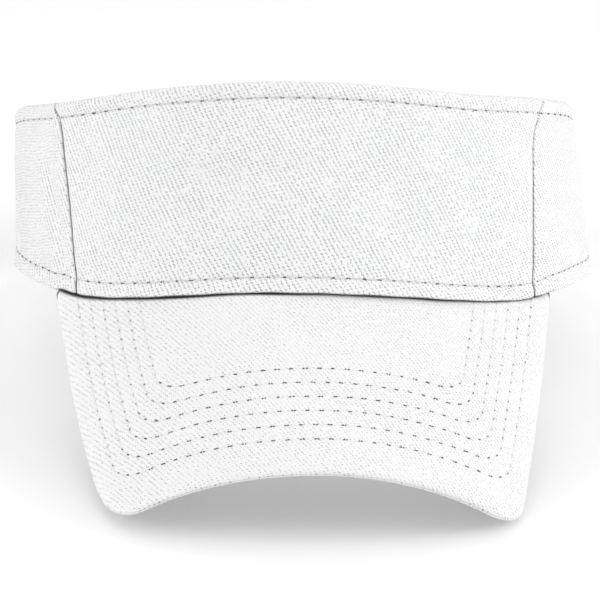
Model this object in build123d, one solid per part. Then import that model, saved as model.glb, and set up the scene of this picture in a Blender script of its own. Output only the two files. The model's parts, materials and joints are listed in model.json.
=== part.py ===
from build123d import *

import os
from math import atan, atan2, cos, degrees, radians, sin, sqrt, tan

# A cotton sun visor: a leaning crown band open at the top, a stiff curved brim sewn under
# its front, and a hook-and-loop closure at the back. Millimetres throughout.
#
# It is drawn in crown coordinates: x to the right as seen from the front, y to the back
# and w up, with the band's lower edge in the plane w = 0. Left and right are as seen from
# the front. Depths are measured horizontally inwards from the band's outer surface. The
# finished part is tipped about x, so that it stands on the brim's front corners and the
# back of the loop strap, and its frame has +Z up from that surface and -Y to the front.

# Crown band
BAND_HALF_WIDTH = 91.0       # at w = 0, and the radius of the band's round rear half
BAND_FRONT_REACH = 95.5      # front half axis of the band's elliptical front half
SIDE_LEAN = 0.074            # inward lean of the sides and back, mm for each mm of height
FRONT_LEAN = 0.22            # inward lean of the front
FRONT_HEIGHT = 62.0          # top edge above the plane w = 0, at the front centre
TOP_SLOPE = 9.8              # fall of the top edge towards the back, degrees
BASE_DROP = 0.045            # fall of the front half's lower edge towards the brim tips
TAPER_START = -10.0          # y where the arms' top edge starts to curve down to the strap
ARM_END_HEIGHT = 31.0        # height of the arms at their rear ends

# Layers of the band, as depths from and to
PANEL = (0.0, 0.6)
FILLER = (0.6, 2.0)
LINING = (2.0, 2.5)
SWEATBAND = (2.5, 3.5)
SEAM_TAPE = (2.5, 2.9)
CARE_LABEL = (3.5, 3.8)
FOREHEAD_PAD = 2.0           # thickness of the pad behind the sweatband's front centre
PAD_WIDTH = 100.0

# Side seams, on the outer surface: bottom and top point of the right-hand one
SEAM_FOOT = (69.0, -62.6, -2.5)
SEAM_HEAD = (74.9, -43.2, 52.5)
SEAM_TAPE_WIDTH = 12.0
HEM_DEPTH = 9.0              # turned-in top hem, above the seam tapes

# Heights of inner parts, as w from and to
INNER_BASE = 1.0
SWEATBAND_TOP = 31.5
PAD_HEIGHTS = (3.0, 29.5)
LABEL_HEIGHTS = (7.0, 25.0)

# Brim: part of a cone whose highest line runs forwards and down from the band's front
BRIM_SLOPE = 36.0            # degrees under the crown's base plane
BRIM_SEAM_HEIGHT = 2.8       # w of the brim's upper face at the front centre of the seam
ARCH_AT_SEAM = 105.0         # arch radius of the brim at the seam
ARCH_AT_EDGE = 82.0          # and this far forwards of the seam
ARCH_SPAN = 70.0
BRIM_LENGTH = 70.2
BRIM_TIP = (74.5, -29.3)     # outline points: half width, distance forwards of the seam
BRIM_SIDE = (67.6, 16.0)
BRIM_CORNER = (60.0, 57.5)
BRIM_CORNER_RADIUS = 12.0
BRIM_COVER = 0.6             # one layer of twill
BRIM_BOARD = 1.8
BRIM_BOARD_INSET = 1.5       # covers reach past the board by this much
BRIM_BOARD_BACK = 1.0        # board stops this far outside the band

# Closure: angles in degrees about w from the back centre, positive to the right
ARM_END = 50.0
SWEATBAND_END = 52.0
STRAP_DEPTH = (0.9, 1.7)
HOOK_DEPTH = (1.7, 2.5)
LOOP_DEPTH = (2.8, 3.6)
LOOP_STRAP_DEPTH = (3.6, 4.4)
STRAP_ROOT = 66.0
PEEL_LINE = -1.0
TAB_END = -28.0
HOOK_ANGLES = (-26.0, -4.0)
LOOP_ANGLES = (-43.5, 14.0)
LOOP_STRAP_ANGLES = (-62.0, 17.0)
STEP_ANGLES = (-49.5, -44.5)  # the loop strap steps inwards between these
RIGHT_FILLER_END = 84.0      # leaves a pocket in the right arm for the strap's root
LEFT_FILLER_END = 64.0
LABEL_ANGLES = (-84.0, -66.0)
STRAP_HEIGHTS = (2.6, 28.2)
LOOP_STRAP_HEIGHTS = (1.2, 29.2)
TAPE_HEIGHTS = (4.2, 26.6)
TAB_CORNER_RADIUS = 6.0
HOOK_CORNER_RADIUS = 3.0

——

■ **WHAT THE TASK ASKS**
Go through the material above line by line and copy it exactly.

■ **EXERCISE RESULT**
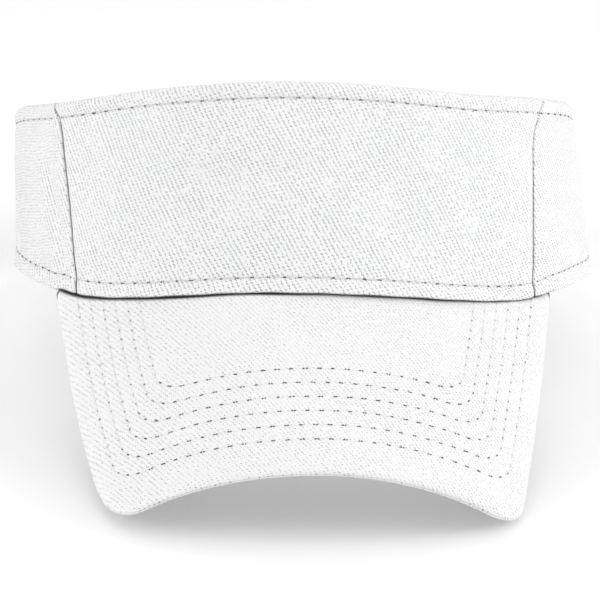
Model this object in build123d, one solid per part. Then import that model, saved as model.glb, and set up the scene of this picture in a Blender script of its own. Output only the two files. The model's parts, materials and joints are listed in model.json.
=== part.py ===
from build123d import *

import os
from math import atan, atan2, cos, degrees, radians, sin, sqrt, tan

# A cotton sun visor: a leaning crown band open at the top, a stiff curved brim sewn under
# its front, and a hook-and-loop closure at the back. Millimetres throughout.
#
# It is drawn in crown coordinates: x to the right as seen from the front, y to the back
# and w up, with the band's lower edge in the plane w = 0. Left and right are as seen from
# the front. Depths are measured horizontally inwards from the band's outer surface. The
# finished part is tipped about x, so that it stands on the brim's front corners and the
# back of the loop strap, and its frame has +Z up from that surface and -Y to the front.

# Crown band
BAND_HALF_WIDTH = 91.0       # at w = 0, and the radius of the band's round rear half
BAND_FRONT_REACH = 95.5      # front half axis of the band's elliptical front half
SIDE_LEAN = 0.074            # inward lean of the sides and back, mm for each mm of height
FRONT_LEAN = 0.22            # inward lean of the front
FRONT_HEIGHT = 62.0          # top edge above the plane w = 0, at the front centre
TOP_SLOPE = 9.8              # fall of the top edge towards the back, degrees
BASE_DROP = 0.045            # fall of the front half's lower edge towards the brim tips
TAPER_START = -10.0          # y where the arms' top edge starts to curve down to the strap
ARM_END_HEIGHT = 31.0        # height of the arms at their rear ends

# Layers of the band, as depths from and to
PANEL = (0.0, 0.6)
FILLER = (0.6, 2.0)
LINING = (2.0, 2.5)
SWEATBAND = (2.5, 3.5)
SEAM_TAPE = (2.5, 2.9)
CARE_LABEL = (3.5, 3.8)
FOREHEAD_PAD = 2.0           # thickness of the pad behind the sweatband's front centre
PAD_WIDTH = 100.0

# Side seams, on the outer surface: bottom and top point of the right-hand one
SEAM_FOOT = (69.0, -62.6, -2.5)
SEAM_HEAD = (74.9, -43.2, 52.5)
SEAM_TAPE_WIDTH = 12.0
HEM_DEPTH = 9.0              # turned-in top hem, above the seam tapes

# Heights of inner parts, as w from and to
INNER_BASE = 1.0
SWEATBAND_TOP = 31.5
PAD_HEIGHTS = (3.0, 29.5)
LABEL_HEIGHTS = (7.0, 25.0)

# Brim: part of a cone whose highest line runs forwards and down from the band's front
BRIM_SLOPE = 36.0            # degrees under the crown's base plane
BRIM_SEAM_HEIGHT = 2.8       # w of the brim's upper face at the front centre of the seam
ARCH_AT_SEAM = 105.0         # arch radius of the brim at the seam
ARCH_AT_EDGE = 82.0          # and this far forwards of the seam
ARCH_SPAN = 70.0
BRIM_LENGTH = 70.2
BRIM_TIP = (74.5, -29.3)     # outline points: half width, distance forwards of the seam
BRIM_SIDE = (67.6, 16.0)
BRIM_CORNER = (60.0, 57.5)
BRIM_CORNER_RADIUS = 12.0
BRIM_COVER = 0.6             # one layer of twill
BRIM_BOARD = 1.8
BRIM_BOARD_INSET = 1.5       # covers reach past the board by this much
BRIM_BOARD_BACK = 1.0        # board stops this far outside the band

# Closure: angles in degrees about w from the back centre, positive to the right
ARM_END = 50.0
SWEATBAND_END = 52.0
STRAP_DEPTH = (0.9, 1.7)
HOOK_DEPTH = (1.7, 2.5)
LOOP_DEPTH = (2.8, 3.6)
LOOP_STRAP_DEPTH = (3.6, 4.4)
STRAP_ROOT = 66.0
PEEL_LINE = -1.0
TAB_END = -28.0
HOOK_ANGLES = (-26.0, -4.0)
LOOP_ANGLES = (-43.5, 14.0)
LOOP_STRAP_ANGLES = (-62.0, 17.0)
STEP_ANGLES = (-49.5, -44.5)  # the loop strap steps inwards between these
RIGHT_FILLER_END = 84.0      # leaves a pocket in the right arm for the strap's root
LEFT_FILLER_END = 64.0
LABEL_ANGLES = (-84.0, -66.0)
STRAP_HEIGHTS = (2.6, 28.2)
LOOP_STRAP_HEIGHTS = (1.2, 29.2)
TAPE_HEIGHTS = (4.2, 26.6)
TAB_CORNER_RADIUS = 6.0
HOOK_CORNER_RADIUS = 3.0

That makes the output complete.